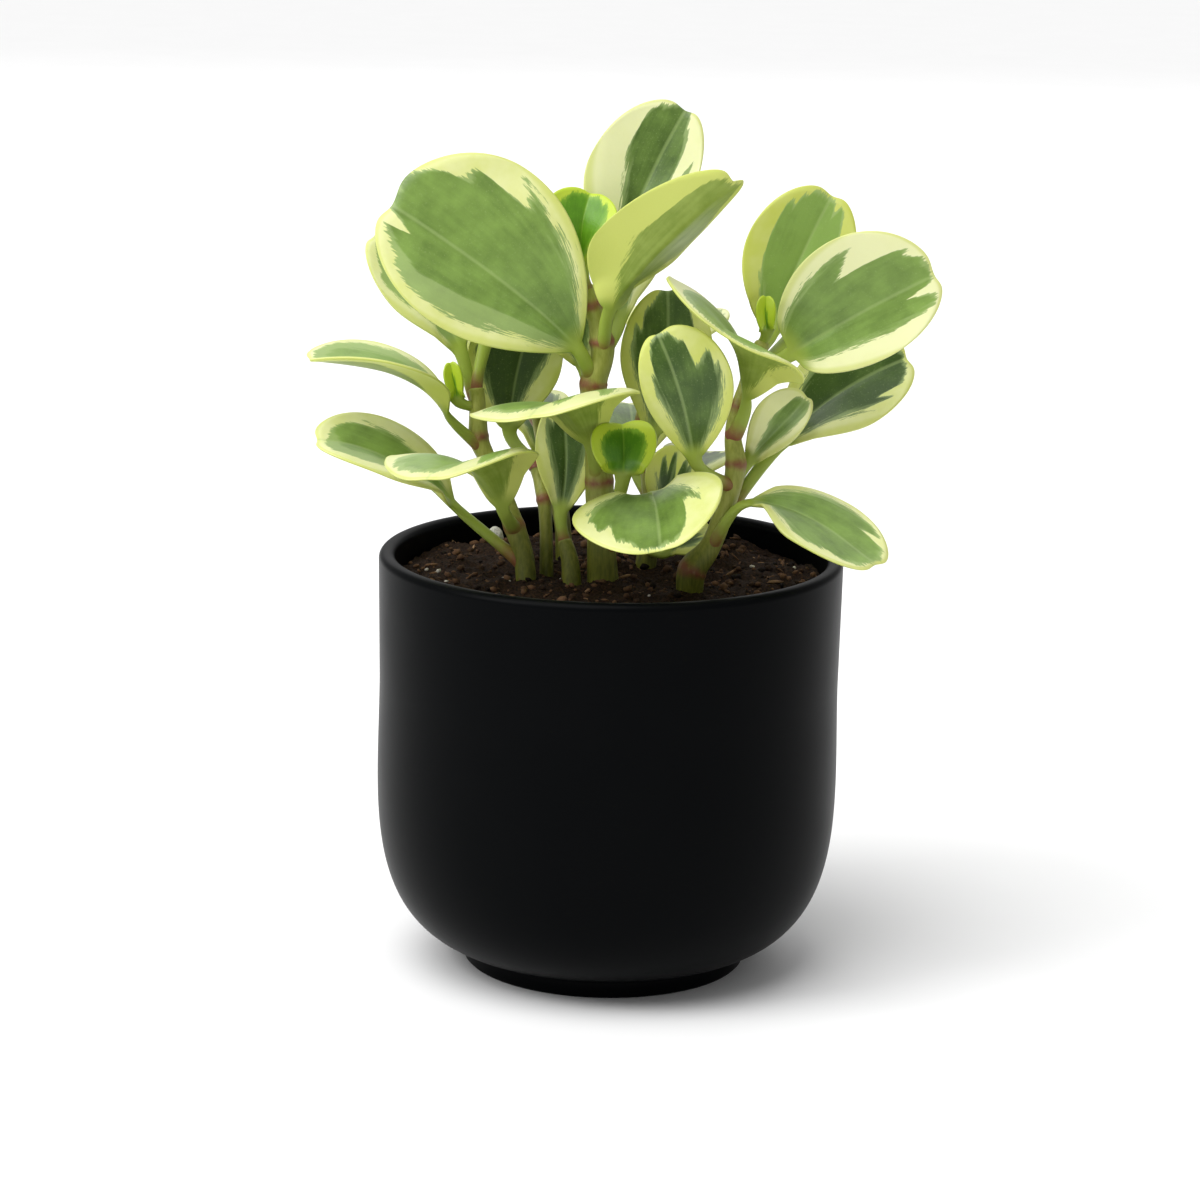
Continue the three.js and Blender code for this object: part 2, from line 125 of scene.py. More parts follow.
# Stems: each point is (x, y, z, radius), and a stem is thickest at its nodes.
STEMS = {
    "stem_left": [
        (-21.5, -12, 103, 2.7), (-22.5, -10.5, 110, 2.6), (-25, -9, 117, 2.7), (-28.5, -6, 126, 2.3),
        (-32.5, -4, 134, 2.3), (-34.5, -3, 139, 2.6), (-35, -2, 147, 2.1), (-35.5, -1, 151, 2.2),
    ],
    "stem_main": [
        (-2, -12, 103, 4.2), (-2.5, -12, 111, 3.8), (-3, -12, 121, 3.5), (-3.5, -12, 130, 3.7),
        (-4, -12, 139, 3.2), (-4.5, -12, 148, 3.2), (-5.5, -12, 155, 3.5), (-3.5, -12, 161, 2.9),
        (-3.5, -12, 166, 3.2), (-5, -12, 171, 2.2), (-6.5, -12, 175, 2.4), (-8, -12, 180, 1.7),
    ],
    "stem_right": [
        (20, -20, 103, 3.4), (20.5, -20, 109, 3.7), (25, -19, 115, 2.8), (28, -18, 123, 2.5),
        (30, -18, 130, 2.4), (31, -17, 136, 2.7), (30, -16, 143, 2.2), (31.5, -15, 150, 2.3),
        (34, -12, 158, 2), (37, -10, 166, 2),
    ],
    "stem_slim": [
        (-16.5, -6, 103, 1.8), (-17, -4, 118, 1.7), (-17.5, -3, 123, 2), (-19, 0, 128, 1.7),
        (-20, 1.5, 131, 1.7),
    ],
    "stem_fork": [(-10, -14, 103, 2.6), (-10.5, -13, 109, 2.3), (-12, -11, 114, 2)],
    "stem_back": [
        (9, 8, 103, 2.8), (10, 9, 112, 2.6), (10.5, 10, 121, 2.7), (9, 11, 131, 2.3),
        (8, 12, 141, 2.5), (9, 13, 148, 2),
    ],
    "stem_back_left": [
        (-12, 16, 103, 2.4), (-13, 16, 113, 2.2), (-15, 16, 123, 2.4), (-18, 16, 133, 2),
        (-20, 16, 143, 2),
    ],
}


@dataclass
class Leaf:
    """A leaf, as the CAD model has it. root is the height at which its stalk leaves the stem, and a leaf
    without one grows from the stem's top.

    Its green runs out in flames. outer gives how far short of the outer edge they stop, in millimetres, at
    places from the left side (0) over the tip (0.5) to the right side (1), and pale how much further in the
    deep green starts. left and right are the cream margins along the sides, from the neck up. Without
    outer, the flames are drawn by chance from seed. lime is how yellow the margin is, and dark how deep the
    green: partly the leaf's own tone and partly painted light, high on leaves that lie in shadow (painted
    shade) and low on leaves that catch the light (painted sheen)."""

    stem: str
    half: tuple
    face: tuple
    fold: tuple
    neck: tuple
    mid: tuple
    tip: tuple
    root: float = None
    cup: float = 10
    shoulder: float = 0.55
    base: float = 1
    young: bool = False
    outer: tuple = ()
    pale: tuple = ((0, 0), (1, 0))
    left: tuple = (0.8, 1.5, 2)
    right: tuple = (0.8, 1.5, 2)
    lime: float = 0.4
    dark: float = 0.4
    seed: float = 0


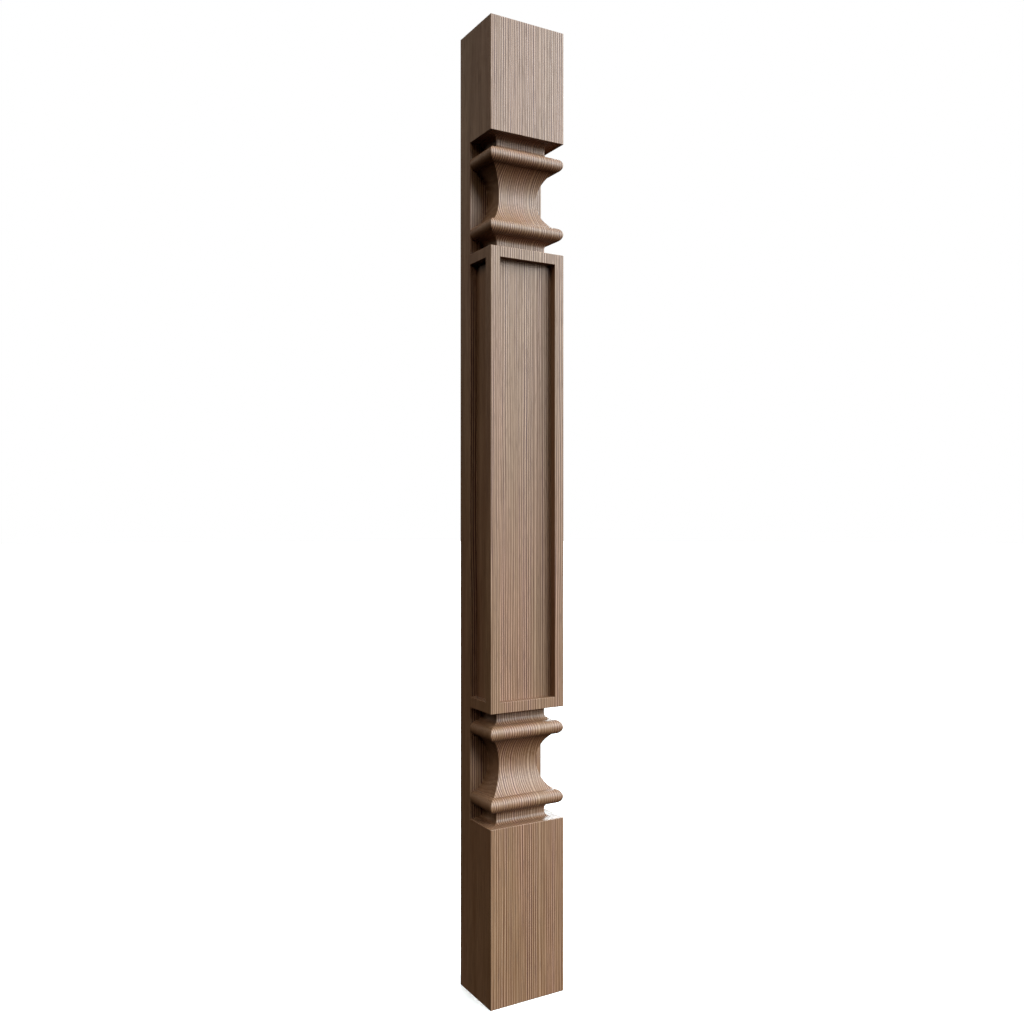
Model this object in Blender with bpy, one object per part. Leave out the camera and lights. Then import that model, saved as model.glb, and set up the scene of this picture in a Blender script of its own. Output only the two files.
====
Please give back all of the records exactly as written.

- _Solved problem_:
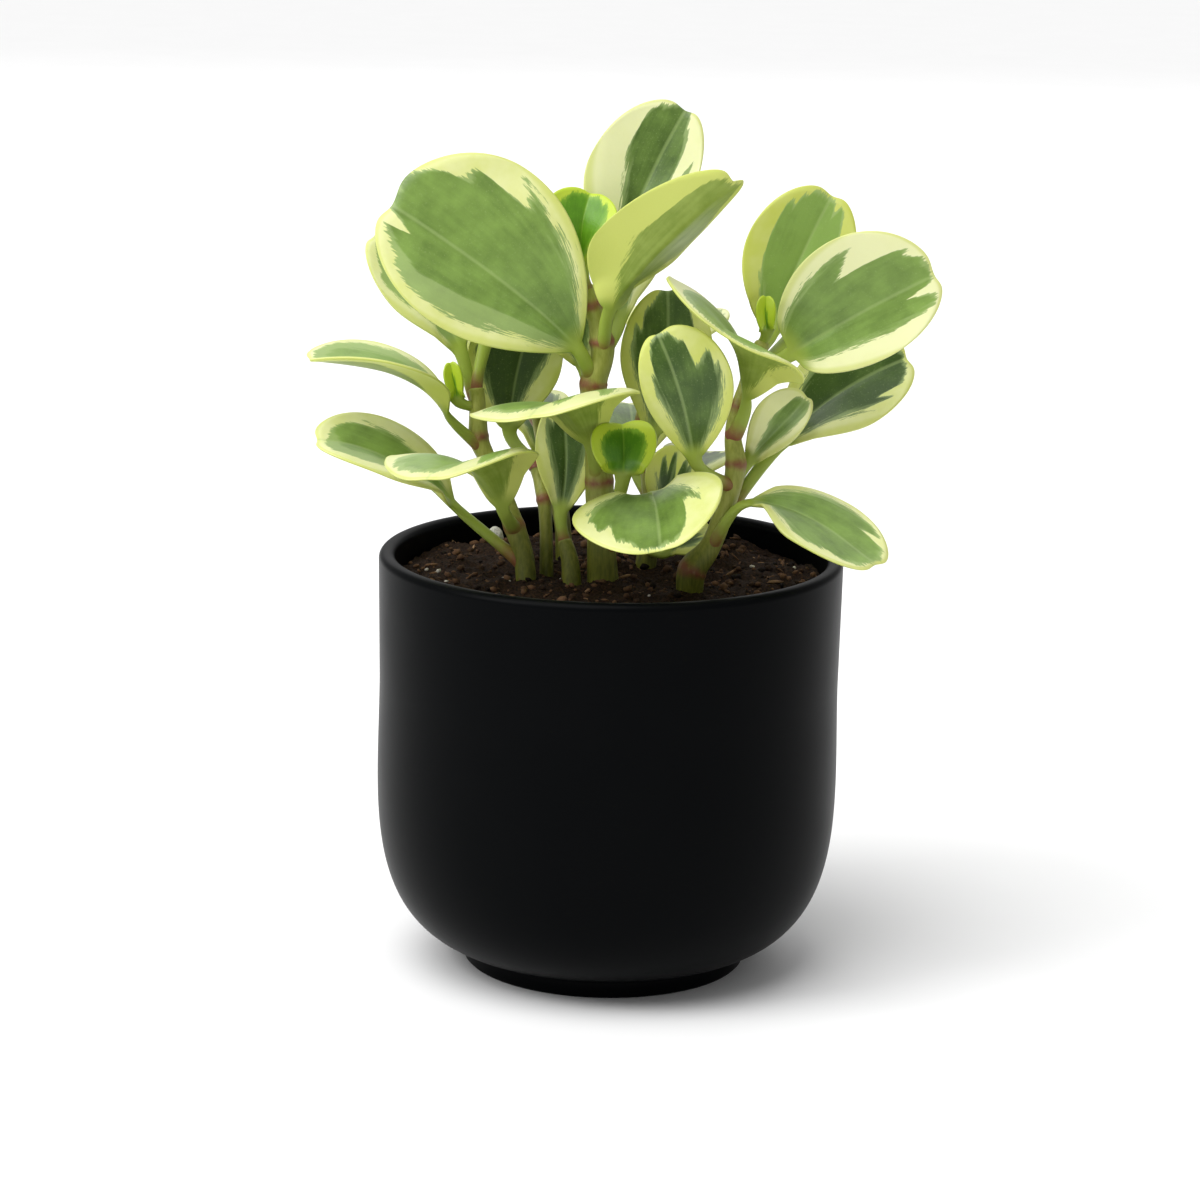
Continue the three.js and Blender code for this object: part 2, from line 125 of scene.py. More parts follow.
# Stems: each point is (x, y, z, radius), and a stem is thickest at its nodes.
STEMS = {
    "stem_left": [
        (-21.5, -12, 103, 2.7), (-22.5, -10.5, 110, 2.6), (-25, -9, 117, 2.7), (-28.5, -6, 126, 2.3),
        (-32.5, -4, 134, 2.3), (-34.5, -3, 139, 2.6), (-35, -2, 147, 2.1), (-35.5, -1, 151, 2.2),
    ],
    "stem_main": [
        (-2, -12, 103, 4.2), (-2.5, -12, 111, 3.8), (-3, -12, 121, 3.5), (-3.5, -12, 130, 3.7),
        (-4, -12, 139, 3.2), (-4.5, -12, 148, 3.2), (-5.5, -12, 155, 3.5), (-3.5, -12, 161, 2.9),
        (-3.5, -12, 166, 3.2), (-5, -12, 171, 2.2), (-6.5, -12, 175, 2.4), (-8, -12, 180, 1.7),
    ],
    "stem_right": [
        (20, -20, 103, 3.4), (20.5, -20, 109, 3.7), (25, -19, 115, 2.8), (28, -18, 123, 2.5),
        (30, -18, 130, 2.4), (31, -17, 136, 2.7), (30, -16, 143, 2.2), (31.5, -15, 150, 2.3),
        (34, -12, 158, 2), (37, -10, 166, 2),
    ],
    "stem_slim": [
        (-16.5, -6, 103, 1.8), (-17, -4, 118, 1.7), (-17.5, -3, 123, 2), (-19, 0, 128, 1.7),
        (-20, 1.5, 131, 1.7),
    ],
    "stem_fork": [(-10, -14, 103, 2.6), (-10.5, -13, 109, 2.3), (-12, -11, 114, 2)],
    "stem_back": [
        (9, 8, 103, 2.8), (10, 9, 112, 2.6), (10.5, 10, 121, 2.7), (9, 11, 131, 2.3),
        (8, 12, 141, 2.5), (9, 13, 148, 2),
    ],
    "stem_back_left": [
        (-12, 16, 103, 2.4), (-13, 16, 113, 2.2), (-15, 16, 123, 2.4), (-18, 16, 133, 2),
        (-20, 16, 143, 2),
    ],
}


@dataclass
class Leaf:
    """A leaf, as the CAD model has it. root is the height at which its stalk leaves the stem, and a leaf
    without one grows from the stem's top.

    Its green runs out in flames. outer gives how far short of the outer edge they stop, in millimetres, at
    places from the left side (0) over the tip (0.5) to the right side (1), and pale how much further in the
    deep green starts. left and right are the cream margins along the sides, from the neck up. Without
    outer, the flames are drawn by chance from seed. lime is how yellow the margin is, and dark how deep the
    green: partly the leaf's own tone and partly painted light, high on leaves that lie in shadow (painted
    shade) and low on leaves that catch the light (painted sheen)."""

    stem: str
    half: tuple
    face: tuple
    fold: tuple
    neck: tuple
    mid: tuple
    tip: tuple
    root: float = None
    cup: float = 10
    shoulder: float = 0.55
    base: float = 1
    young: bool = False
    outer: tuple = ()
    pale: tuple = ((0, 0), (1, 0))
    left: tuple = (0.8, 1.5, 2)
    right: tuple = (0.8, 1.5, 2)
    lime: float = 0.4
    dark: float = 0.4
    seed: float = 0


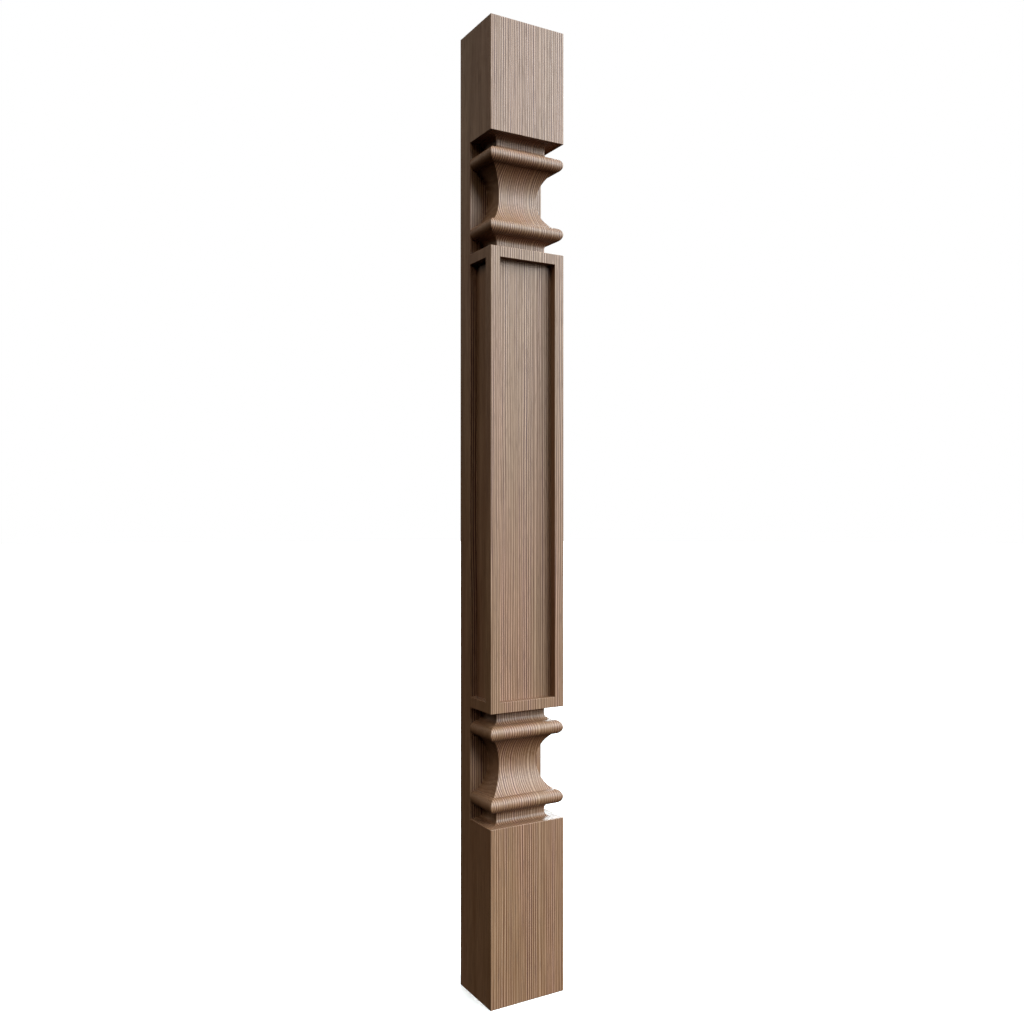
Model this object in Blender with bpy, one object per part. Leave out the camera and lights. Then import that model, saved as model.glb, and set up the scene of this picture in a Blender script of its own. Output only the two files.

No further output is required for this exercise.